One of the overarching features of Hendrix’s stories is the flawed characters. People are imperfect, gray in emotions and deeds, sometimes heroic, and other times cowardly. Unless you seek a novel where the good is always good, and the evil is easy to spot, stories and characters are complex three-dimensional creations. As a reader, horror is more effective when I can empathize or am repulsed by characters past their inherent “goodness” or “badness.” Hendrix capitalizes on the grayness of characters to effectively tell his stories.
The premise of How to Sell a Haunted House is that Louise’s parents have died. Louise, a mom, has had to leave her child with her ex to travel to Charleston to tie up familial loose ends. One of the loose ends is her childhood home, her father, an academic, and her mother, a woman obsessed with dolls and puppetry. They both loved and knew her best, and the raw pain and emotional deadness from losing a parent are shown well. It feels like Louise has been scooped out emotionally, but she still has to go on living, making decisions, and dealing with what is left of her family, her brother Mark. Mark has his own battles to fight. While Louise left, he stayed, and there is contempt there.

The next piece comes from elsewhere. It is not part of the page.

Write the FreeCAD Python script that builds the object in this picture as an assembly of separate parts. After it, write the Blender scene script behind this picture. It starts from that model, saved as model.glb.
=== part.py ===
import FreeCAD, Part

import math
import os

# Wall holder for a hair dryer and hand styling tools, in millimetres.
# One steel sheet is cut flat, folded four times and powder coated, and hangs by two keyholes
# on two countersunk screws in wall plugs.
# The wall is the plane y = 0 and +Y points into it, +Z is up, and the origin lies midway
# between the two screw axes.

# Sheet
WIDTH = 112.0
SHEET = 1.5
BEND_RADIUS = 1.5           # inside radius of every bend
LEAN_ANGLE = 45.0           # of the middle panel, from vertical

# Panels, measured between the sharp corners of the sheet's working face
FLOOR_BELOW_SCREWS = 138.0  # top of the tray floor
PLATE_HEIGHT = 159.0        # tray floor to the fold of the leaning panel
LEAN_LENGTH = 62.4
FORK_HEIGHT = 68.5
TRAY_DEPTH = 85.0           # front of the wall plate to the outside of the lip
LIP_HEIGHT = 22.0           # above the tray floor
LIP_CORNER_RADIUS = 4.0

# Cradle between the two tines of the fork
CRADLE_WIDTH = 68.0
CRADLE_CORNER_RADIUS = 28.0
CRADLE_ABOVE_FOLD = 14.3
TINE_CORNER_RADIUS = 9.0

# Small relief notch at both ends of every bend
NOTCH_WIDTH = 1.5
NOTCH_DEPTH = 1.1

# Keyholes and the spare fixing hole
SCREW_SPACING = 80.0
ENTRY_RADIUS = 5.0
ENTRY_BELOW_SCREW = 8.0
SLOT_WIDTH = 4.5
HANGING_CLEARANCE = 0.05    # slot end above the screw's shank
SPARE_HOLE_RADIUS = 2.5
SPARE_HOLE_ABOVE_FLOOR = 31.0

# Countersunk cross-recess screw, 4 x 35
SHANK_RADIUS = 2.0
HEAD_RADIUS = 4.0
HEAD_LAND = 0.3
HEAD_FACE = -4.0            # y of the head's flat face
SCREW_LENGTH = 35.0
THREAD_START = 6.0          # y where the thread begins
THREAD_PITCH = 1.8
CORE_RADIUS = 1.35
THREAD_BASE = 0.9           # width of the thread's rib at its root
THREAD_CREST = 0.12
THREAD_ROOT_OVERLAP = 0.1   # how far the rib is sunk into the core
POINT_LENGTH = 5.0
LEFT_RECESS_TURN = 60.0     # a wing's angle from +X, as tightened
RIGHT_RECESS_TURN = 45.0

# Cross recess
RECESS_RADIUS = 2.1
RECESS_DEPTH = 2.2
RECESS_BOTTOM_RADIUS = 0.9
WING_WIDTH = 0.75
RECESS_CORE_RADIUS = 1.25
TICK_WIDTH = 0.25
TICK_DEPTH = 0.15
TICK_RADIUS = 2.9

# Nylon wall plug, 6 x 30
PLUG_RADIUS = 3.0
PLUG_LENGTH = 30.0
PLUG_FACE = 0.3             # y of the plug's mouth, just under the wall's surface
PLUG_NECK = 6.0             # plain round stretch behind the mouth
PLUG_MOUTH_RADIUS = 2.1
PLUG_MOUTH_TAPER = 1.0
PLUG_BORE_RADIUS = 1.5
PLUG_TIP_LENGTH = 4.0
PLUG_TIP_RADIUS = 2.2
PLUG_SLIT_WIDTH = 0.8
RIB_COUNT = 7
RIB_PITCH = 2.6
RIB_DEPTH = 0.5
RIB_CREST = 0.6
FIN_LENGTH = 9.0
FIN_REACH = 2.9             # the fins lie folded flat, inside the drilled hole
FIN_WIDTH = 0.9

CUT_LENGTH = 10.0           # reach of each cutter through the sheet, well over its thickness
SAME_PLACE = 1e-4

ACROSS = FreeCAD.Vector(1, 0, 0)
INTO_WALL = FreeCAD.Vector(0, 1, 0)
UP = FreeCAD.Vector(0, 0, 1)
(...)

“But she didn’t have a choice. She would have to handle whatever happened. There was no such thing as too much. There was just more and more, and her limits didn’t matter. Life didn’t care. She could only hang on.”
As it turns out, selling the house and dealing with their crumbled relationship will be much more complicated and terrifying than either thought.

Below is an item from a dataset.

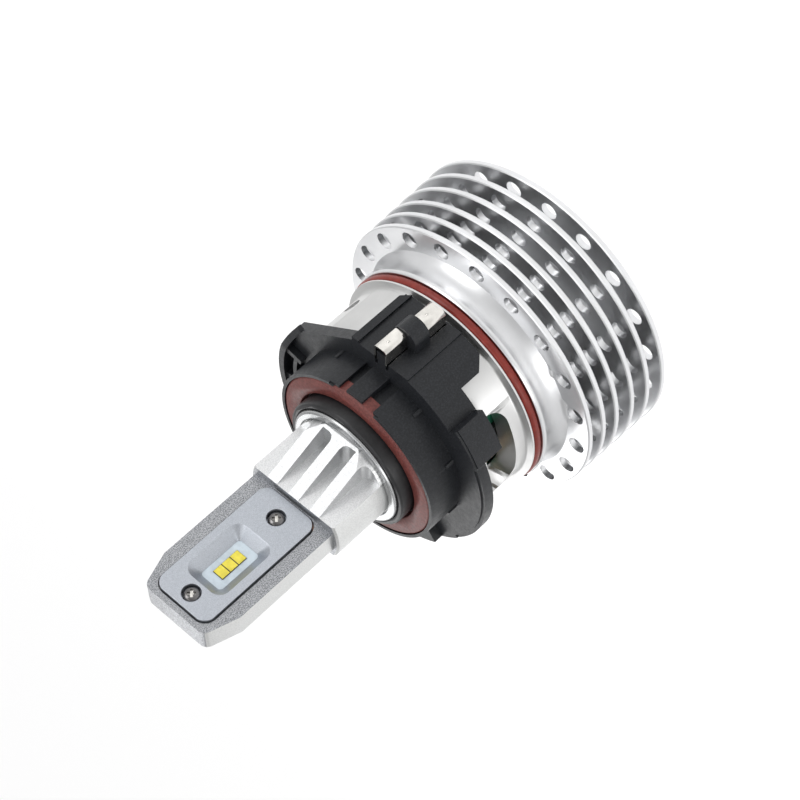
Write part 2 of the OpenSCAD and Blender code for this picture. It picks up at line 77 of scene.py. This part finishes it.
# ---------------------------------------------------------------- camera
def make_camera():
    """Looks down at the front and right of the lamp, rolled so that the tip points down and left."""
    azimuth, elevation = math.radians(CAMERA_AZIMUTH), math.radians(CAMERA_ELEVATION)
    forward = Vector((math.sin(azimuth) * math.cos(elevation),
                      math.cos(azimuth) * math.cos(elevation), -math.sin(elevation)))
    data = bpy.data.cameras.new("camera")
    data.sensor_width = 36
    data.lens = CAMERA_LENS
    data.clip_start, data.clip_end = 0.01, 20
    camera = bpy.data.objects.new("camera", data)
    camera.location = Vector(CAMERA_PLACE) * MM
    level = forward.to_track_quat("-Z", "Y").to_matrix()
    roll = Matrix.Rotation(math.radians(CAMERA_ROLL), 3, "Z")
    camera.rotation_euler = (level @ roll).to_euler()
    bpy.context.scene.collection.objects.link(camera)
    bpy.context.scene.camera = camera


# ---------------------------------------------------------------- shader helpers
def shader(name, colour, rough, metal=0.0, **more):
    mat = bpy.data.materials.new(name)
    mat.use_nodes = True
    sockets = bsdf(mat).inputs
    sockets["Base Color"].default_value = (*colour, 1)
    sockets["Roughness"].default_value = rough
    sockets["Metallic"].default_value = metal
    for key, value in more.items():
        sockets[key.replace("_", " ")].default_value = value
    return mat


def add(mat, kind, **settings):
    """A new shader node; each setting is one of its properties or one of its input sockets."""
    made = mat.node_tree.nodes.new(kind)
    for key, value in settings.items():
        if hasattr(made, key):
            setattr(made, key, value)
        else:
            made.inputs[key.replace("_", " ")].default_value = value
    return made


def link(mat, out, into):
    mat.node_tree.links.new(out, into)


def bsdf(mat):
    return mat.node_tree.nodes["Principled BSDF"]


def place(mat):
    """Object coordinates in millimetres."""
    coords = add(mat, "ShaderNodeTexCoord")
    mapping = add(mat, "ShaderNodeMapping")
    mapping.inputs["Scale"].default_value = [1 / MM] * 3
    link(mat, coords.outputs["Object"], mapping.inputs["Vector"])
    return mapping.outputs["Vector"]


def noise(mat, size, detail=3.0):
    """Soft noise whose blotches are about size millimetres across."""
    made = add(mat, "ShaderNodeTexNoise", Scale=1 / size, Detail=detail, Roughness=0.6)
    link(mat, place(mat), made.inputs["Vector"])
    return made.outputs["Fac"]


def turning(mat, pitch):
    """Lathe lines: noise that changes only with radius and height, pitch millimetres apart."""
    flat = add(mat, "ShaderNodeVectorMath", operation="MULTIPLY")
    flat.inputs[1].default_value = (1, 1, 0)
    where = place(mat)
    link(mat, where, flat.inputs[0])
    radius = add(mat, "ShaderNodeVectorMath", operation="LENGTH")
    link(mat, flat.outputs["Vector"], radius.inputs[0])
    split = add(mat, "ShaderNodeSeparateXYZ")
    link(mat, where, split.inputs[0])
    total = add(mat, "ShaderNodeMath", operation="ADD")
    link(mat, radius.outputs["Value"], total.inputs[0])
    link(mat, split.outputs["Z"], total.inputs[1])
    made = add(mat, "ShaderNodeTexNoise", noise_dimensions="1D", Scale=1 / pitch, Detail=2.0)
    link(mat, total.outputs[0], made.inputs["W"])
    return made.outputs["Fac"]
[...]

There is something unnerving about dolls. It could be because they represent us and who we think we are or the uncanny valley effect, which is the reaction to how human an object looks while not being quite right. Often, it involves revulsion and unease. Some stories capitalize on this trait, Like Annabelle and Chucky. On the one hand, they are toys, harmless objects of play and joy; on the other hand, there is something not quite right about Annabelle. Hendrix took this idea and turned it up to 11. Puppetry is creepy, generally. But obsession and puppetry are so much worse. Think puppets in every room, hanging from the ceiling, their strings lightly brushing your face as you walk under them, their glass eyes staring at you but not seeing. Eyes, everywhere. Hendrix probably sat back in smug satisfaction at the horror practically dripping off the pages.
“This is where we grew up. It’s not The Shining.” “It’s Shining-adjacent,” Mark said in the gloom.”
Now take those puppets, eyes everywhere, and give them life. Stick them in a house and put two broken people in there with them. The puppets are unhappy with Louise and Mark’s choices; they have access to tools, their teeth, knives, and a propensity for mischief. Voila, How to Sell a Haunted House.
It is shocking how scary How to Sell a Haunted House is. It isn’t one thing, but the combination of writing, characters, dolls, and atmospheric worldbuilding that creates a sense of malice and revulsion on every page. And it only builds as the book nears the last third. Is this my favorite Hendrix book? It’s hard to say; they are all different and well done, but this one is the most atmospheric.
“Louise tried to think of how to explain death to a puppet.”
Read this novel if you are looking for a frightening time, hate puppets, or want to immerse yourself in a Hendrix world. It is worth the scare and the time to read it. God, I hate puppets.